Cosmic Odyssey is a 2002 Canadian documentary television series about the cosmos, created by Avanti Pictures, narrated by William Shatner, and produced by Soapbox Entertainment for The Discovery Channel. In 2003, Schlessinger Media released the series in VHS video format. As of 2007, the series is syndicated on The Science Channel.

"...Cosmic Odyssey tells the stories behind the science of astronomy in an informative and entertaining way. Fast-paced and visually rich, viewers journey to exotic destinations within our solar system and beyond! From moons and planets to comets and asteroids, this series features scientists on the cutting edge as they investigate cosmic mysteries, including the birth and death of stars, the structure of the universe and the search for extraterrestrial life. Each program includes a Teacher's Guide."

==Episodes==
(descriptions from video tape box)

- "21st Century Cosmos" – Our perception of the universe has changed dramatically from thoughts of a starry, unknown realm to knowledge of the countless galaxies that surround us, yet the scale of the cosmos remains a mystery. How old is the universe? How much matter and energy does the universe contain? 21st century Cosmos probes questions of cosmology with international astronomers to refine our understanding of how stars and galaxies are formed, if the universe is flat or curved, and how and why the universe will continue to expand.
- "The Case for Mars" – With its sandy deserts, snow-white polar caps and mysterious surface markings, Mars resembles our own world more than any other planet. For over 100 years, experts have debated whether or not there's life on Mars. The Mars Global Surveyor (MGS) mission produced an accurate map of the planet and detected evidence of an ancient ocean. How can a planet lose an entire ocean? Scientists are working to find out if remnants of this ocean are circulating beneath Mars' surface. The Case for Mars explores Mars' landscape and compares it to oceans on Earth, while asking the question: Where will Mars exploration go next?
- "The Enigma of Venus" – Venus, the Sun's second planet, is a dark, broiling oven. It is a high-pressure, volcanic world with temperatures soaring above 500 degrees Celsius and air choked with carbon dioxide. How can the planets Earth and Venus, so similar in size and composition, be so different? The Enigma of Venus explores this unique planet's features, including its abundant volcanoes, which have been mysteriously inactive for hundreds of millions of years. Planetary scientists theorize on the current state of Venus, and speculate about what it can teach us regarding global warming on our own planet.
- "Extreme Astronomy" – At the edge of the spectral frontier, strange things go bang! in the night. High-energy radiation, the alarm signal of atoms in extreme distress, can only be detected in space through the advanced technology of X-ray telescopes and gamma-ray satellites. In Extreme Astronomy, rare but spectacular catastrophes caused by high-energy radiation—such as supernovas, stars in collision, and planets falling into black holes—are glimpsed through these instruments, teaching us more about our universe.

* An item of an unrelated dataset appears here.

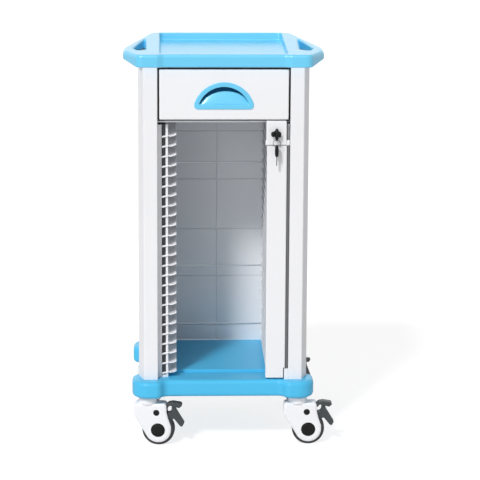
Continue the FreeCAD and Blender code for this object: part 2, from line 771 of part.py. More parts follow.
def top_tray():
    """Blue moulded top: a recessed tray with a loop handle on each side."""
    tray = Piece("top_tray")
    rim = tray.sketch(height="handle_bottom")
    front = "-(tray_front + tray_corner_proud)"
    polygon(rim, mirrored([
        ("150", "-tray_front"),
        ("164", front),
        ("tray_half", front),
        ("tray_half", "-182"),
        ("handle_half", "-128"),
        ("handle_half", "-78"),
        ("180", "tray_front"),
    ]))
    tray.pad(rim, "tray_top - handle_bottom")

    def corner(edge, x, y, slack=6.0):
        box_ = edge.BoundBox
        return upright(edge) and abs(abs(box_.XMin) - x) < slack and abs(box_.YMin - y) < slack

    half = val("handle_half")
    tray.fillet("30", lambda edge: corner(edge, half, -128) or corner(edge, half, -78))
    tray.fillet("24", lambda edge: corner(edge, 180, val("tray_front")))
    apron = tray.sketch(height="tray_bottom")
    polygon(apron, mirrored([
        ("150", "-tray_front"),
        ("164", front),
        ("tray_half", front),
        ("tray_half", "-150"),
        ("182", "-136"),
        ("182", "118"),
        ("column_outer + 1", "118"),
        ("column_outer + 1", "column_front + 2"),
        ("170", "column_front + 2"),
        ("160", "tray_front - 4"),
    ]))
    tray.pad(apron, "handle_bottom - tray_bottom")
    tray.fillet("12", lambda edge: corner(edge, val("tray_half"), val(front), 2.0))
    bends = ((150, -val("tray_front")), (164, val(front)))
    tray.fillet("12", lambda edge: any(corner(edge, x, y, 2.0) for x, y in bends))
    holes = tray.sketch(height="tray_top")
    for sx in (-1, 1):
        loop = [(185, 104), (186, -98), (198, -126), (212, -124), (226, -84), (211, 24), (195, 96)]
        polygon(holes, [(f"{sx} * {x}", str(y)) for x, y in loop])
    tray.pocket(holes, "tray_top - tray_bottom + 1")
    wide_bends = ((198, -126), (212, -124), (226, -84))
    tight_bends = ((185, 104), (195, 96), (186, -98))
    tray.fillet("8", lambda edge: any(corner(edge, x, y, 2.0) for x, y in wide_bends))
    tray.fillet("4", lambda edge: any(corner(edge, x, y, 2.0) for x, y in tight_bends))
    recess = tray.sketch(height="tray_top")
    rectangle(recess, ("-recess_half", "recess_half"), ("-recess_front", "recess_rear"))
    tray.pocket(recess, "tray_top - recess_floor")
    tray.fillet("7", lambda edge: upright(edge) and abs(abs(edge.BoundBox.XMin) - val("recess_half")) < 0.1)
    under = tray.sketch(height="tray_bottom")
    rectangle(under, ("3 - recess_half", "recess_half - 3"), ("3 - recess_front", "recess_rear - 6"))
    tray.pocket(under, "recess_floor - tray_skin - tray_bottom", reverse=True)
    for sx, sy in CORNERS:
        nut = tray.sketch(height="tray_bottom")
        circle(nut, f"{sx} * rod_x", f"{sy} * rod_y", "9")
        tray.pocket(nut, "7", reverse=True)
    tray.done()


# ---------------------------------------------------------------- lock bar and keys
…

- "Hubble's Heritage" – In 1929, astronomer Edwin Hubble made one of the greatest discoveries in the history of science—the expansion of the universe. To honor this king of cosmology, an orbiting observatory named the Hubble Space Telescope was launched in 1990 after years of research and delay. Hubble's Heritage takes a closer look at this instrument, from its beginning as a flawed engineering nightmare to its evolution, through corrective optics, into humanity's eyes on the universe. Viewers see some of the astonishing images captured by the Hubble Space Telescope through the years and learn of their significance to astronomers. Designers of the next generation of space telescopes explain the challenges that must be met before Hubble's successors can reveal more mysteries of the universe.

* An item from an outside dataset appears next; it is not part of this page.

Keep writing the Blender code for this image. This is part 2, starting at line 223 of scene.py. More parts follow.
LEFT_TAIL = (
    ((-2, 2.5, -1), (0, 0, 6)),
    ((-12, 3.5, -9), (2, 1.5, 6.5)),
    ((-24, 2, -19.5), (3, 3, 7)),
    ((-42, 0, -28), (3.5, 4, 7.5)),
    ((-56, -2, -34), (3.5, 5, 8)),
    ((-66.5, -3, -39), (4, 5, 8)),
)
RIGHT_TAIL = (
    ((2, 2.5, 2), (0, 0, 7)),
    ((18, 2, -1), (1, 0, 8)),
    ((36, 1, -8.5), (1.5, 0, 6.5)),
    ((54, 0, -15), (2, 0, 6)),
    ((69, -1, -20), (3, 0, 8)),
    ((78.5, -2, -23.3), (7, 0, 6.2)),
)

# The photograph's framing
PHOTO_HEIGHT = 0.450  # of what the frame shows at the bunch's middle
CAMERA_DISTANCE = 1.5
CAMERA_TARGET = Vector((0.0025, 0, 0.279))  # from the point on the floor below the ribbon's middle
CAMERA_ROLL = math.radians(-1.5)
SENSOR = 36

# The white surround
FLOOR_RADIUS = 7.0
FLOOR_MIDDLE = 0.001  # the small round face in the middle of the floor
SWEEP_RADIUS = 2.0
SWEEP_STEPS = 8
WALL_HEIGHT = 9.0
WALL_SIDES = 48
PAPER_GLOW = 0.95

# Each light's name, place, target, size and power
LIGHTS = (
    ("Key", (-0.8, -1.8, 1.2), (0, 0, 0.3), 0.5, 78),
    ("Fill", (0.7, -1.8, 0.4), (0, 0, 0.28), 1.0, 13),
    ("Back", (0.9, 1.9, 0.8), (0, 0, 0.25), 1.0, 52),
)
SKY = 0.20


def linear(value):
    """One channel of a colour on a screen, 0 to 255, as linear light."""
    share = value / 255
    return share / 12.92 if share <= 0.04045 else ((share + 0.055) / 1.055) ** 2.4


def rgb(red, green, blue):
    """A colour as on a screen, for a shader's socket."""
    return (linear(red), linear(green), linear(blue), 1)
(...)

- "The Search for New Planets (Alien Planets: Anyone Home?)" – Is there life among the stars? Are there planets circling other suns? Astronomers are ready to take on the greatest challenge in the search for extraterrestrial life: to discover another Earth, but how? The answer lies in extremely sensitive planet-finders—monster telescopes being designed and built to operate several hundred light years away. In The Search for New Planets, 'planet hunters' discuss the prospects of finding 'extrasolar' signs of life and what such a discovery could mean.
- "Stellar Evolution (Lives of the Stars)" – If we could watch for millions of years, we would witness the stars undergo an astonishing sequence of changes. Thanks to a new generation of telescopes, the never-ending story of Stellar Evolution is told in detail. Telescopic ultrasound—a camera sensitive to infrared light—monitors prenatal suns incubating inside clouds of hydrogen gas and newborn protostars emitting ultraviolet energy. What happens to stars after they die? From supernova explosions to black holes, the demise of stars eventually leads to new suns, new planets and possibly new life.

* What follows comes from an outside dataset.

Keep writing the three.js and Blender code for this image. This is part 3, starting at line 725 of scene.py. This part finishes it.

- "The Story of Comets (Children of Stardust)" – Comets are a natural phenomenon that are more violent than earthquakes, volcanic eruptions and tornadoes put together. The Story of Comets explores these unpredictable cosmic icebergs, which travel up to 100 times the speed of sound. Viewers discover the surprising influence comets have had over life on Earth, and follow a space mission sent to collect a sample of comet stardust for analysis. Will scientists unravel the mystery of comets and their impact on planets?
- "Travelling to Outer Planets (Worlds Apart)" – While we may know a great deal about the planets in our "neighborhood," the lonely outer stretches of the Solar System are now targets for a new generation of space missions. Traveling to Outer Planets introduces viewers to scientists planning these explorations and highlights some of the mysteries they hope to solve. Does the icy surface of Jupiter's moon, Europa, contain a liquid ocean with possible life? Can water and land survive the thick, foggy atmosphere of Saturn's largest moon, Titan? What can be learned from asteroids? Scientists and researchers are preparing for the day when astronauts may visit these unexplored worlds.

==Awards==
In the 2002 Leo Awards, the series won Best Information Series, Best Director in an Information Series, and Best Screenwriter in an Information Series.